Task to complete: Exactly the lines between the line containing "Turn this picture" and the line containing "import Module from 'manifold-3d';", together with those two lines, are to be output.

··········

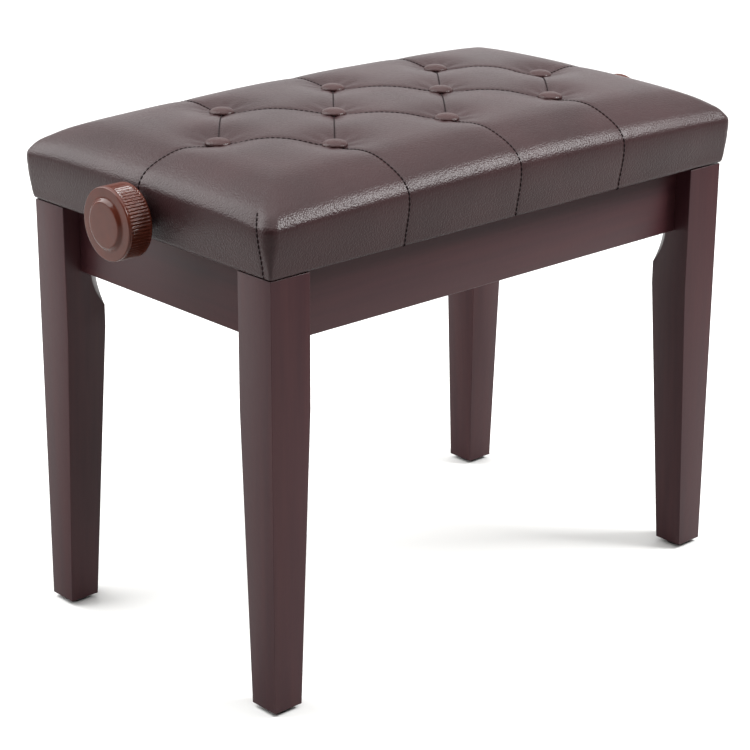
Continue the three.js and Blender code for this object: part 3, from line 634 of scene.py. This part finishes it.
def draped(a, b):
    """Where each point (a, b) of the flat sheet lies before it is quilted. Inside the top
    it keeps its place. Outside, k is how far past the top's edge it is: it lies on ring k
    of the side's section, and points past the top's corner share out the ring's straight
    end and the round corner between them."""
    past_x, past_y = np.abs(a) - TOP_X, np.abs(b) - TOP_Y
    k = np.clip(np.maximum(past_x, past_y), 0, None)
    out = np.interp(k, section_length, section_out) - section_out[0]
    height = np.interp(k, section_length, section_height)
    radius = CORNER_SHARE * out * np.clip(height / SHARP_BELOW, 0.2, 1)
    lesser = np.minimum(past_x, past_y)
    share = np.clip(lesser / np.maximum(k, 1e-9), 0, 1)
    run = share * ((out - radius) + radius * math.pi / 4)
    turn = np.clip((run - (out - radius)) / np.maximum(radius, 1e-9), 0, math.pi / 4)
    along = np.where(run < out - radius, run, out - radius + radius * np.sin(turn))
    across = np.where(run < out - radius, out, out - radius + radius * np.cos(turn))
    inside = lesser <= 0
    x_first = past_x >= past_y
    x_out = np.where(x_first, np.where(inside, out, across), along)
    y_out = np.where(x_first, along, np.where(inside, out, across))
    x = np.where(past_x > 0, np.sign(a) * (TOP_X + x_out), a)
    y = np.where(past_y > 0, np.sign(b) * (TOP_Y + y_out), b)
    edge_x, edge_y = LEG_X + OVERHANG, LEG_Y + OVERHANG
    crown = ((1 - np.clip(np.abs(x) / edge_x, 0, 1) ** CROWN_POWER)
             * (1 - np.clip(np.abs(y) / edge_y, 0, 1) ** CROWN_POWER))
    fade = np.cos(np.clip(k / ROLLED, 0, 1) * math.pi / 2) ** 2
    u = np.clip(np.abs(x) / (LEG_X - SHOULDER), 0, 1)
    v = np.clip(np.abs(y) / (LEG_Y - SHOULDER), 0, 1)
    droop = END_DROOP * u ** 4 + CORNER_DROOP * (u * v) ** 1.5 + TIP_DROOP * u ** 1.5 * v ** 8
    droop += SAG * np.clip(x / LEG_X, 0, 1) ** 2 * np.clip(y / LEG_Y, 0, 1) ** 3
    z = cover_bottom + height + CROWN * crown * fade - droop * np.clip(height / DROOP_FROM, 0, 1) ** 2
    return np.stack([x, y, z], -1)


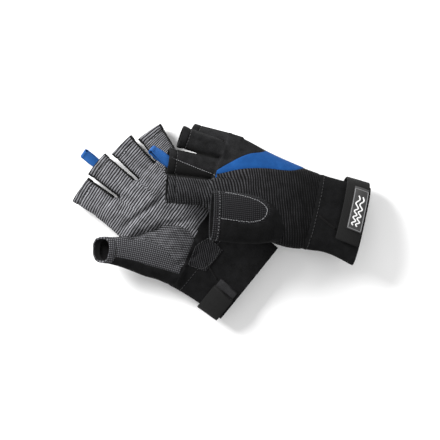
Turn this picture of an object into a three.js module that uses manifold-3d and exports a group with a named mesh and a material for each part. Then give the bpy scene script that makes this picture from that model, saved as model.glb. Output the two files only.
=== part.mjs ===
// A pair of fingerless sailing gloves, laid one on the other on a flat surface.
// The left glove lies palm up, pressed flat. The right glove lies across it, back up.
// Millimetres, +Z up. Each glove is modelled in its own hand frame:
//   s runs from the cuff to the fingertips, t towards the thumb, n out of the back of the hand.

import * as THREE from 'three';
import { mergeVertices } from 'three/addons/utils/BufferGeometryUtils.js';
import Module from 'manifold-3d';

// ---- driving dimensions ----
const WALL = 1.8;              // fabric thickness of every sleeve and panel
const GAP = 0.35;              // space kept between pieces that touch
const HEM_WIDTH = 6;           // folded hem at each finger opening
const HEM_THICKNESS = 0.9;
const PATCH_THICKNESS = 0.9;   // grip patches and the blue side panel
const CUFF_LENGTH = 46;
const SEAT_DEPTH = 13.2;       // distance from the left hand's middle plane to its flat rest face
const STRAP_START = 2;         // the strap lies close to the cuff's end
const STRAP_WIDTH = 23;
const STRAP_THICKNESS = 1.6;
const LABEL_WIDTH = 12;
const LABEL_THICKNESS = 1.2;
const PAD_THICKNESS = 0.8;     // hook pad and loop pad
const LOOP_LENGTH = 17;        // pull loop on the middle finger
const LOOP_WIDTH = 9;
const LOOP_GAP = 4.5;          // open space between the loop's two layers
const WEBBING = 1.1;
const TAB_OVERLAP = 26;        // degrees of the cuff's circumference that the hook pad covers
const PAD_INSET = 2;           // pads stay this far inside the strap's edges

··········

Response to the exercise:
Turn this picture of an object into a three.js module that uses manifold-3d and exports a group with a named mesh and a material for each part. Then give the bpy scene script that makes this picture from that model, saved as model.glb. Output the two files only.
=== part.mjs ===
// A pair of fingerless sailing gloves, laid one on the other on a flat surface.
// The left glove lies palm up, pressed flat. The right glove lies across it, back up.
// Millimetres, +Z up. Each glove is modelled in its own hand frame:
//   s runs from the cuff to the fingertips, t towards the thumb, n out of the back of the hand.

import * as THREE from 'three';
import { mergeVertices } from 'three/addons/utils/BufferGeometryUtils.js';
import Module from 'manifold-3d';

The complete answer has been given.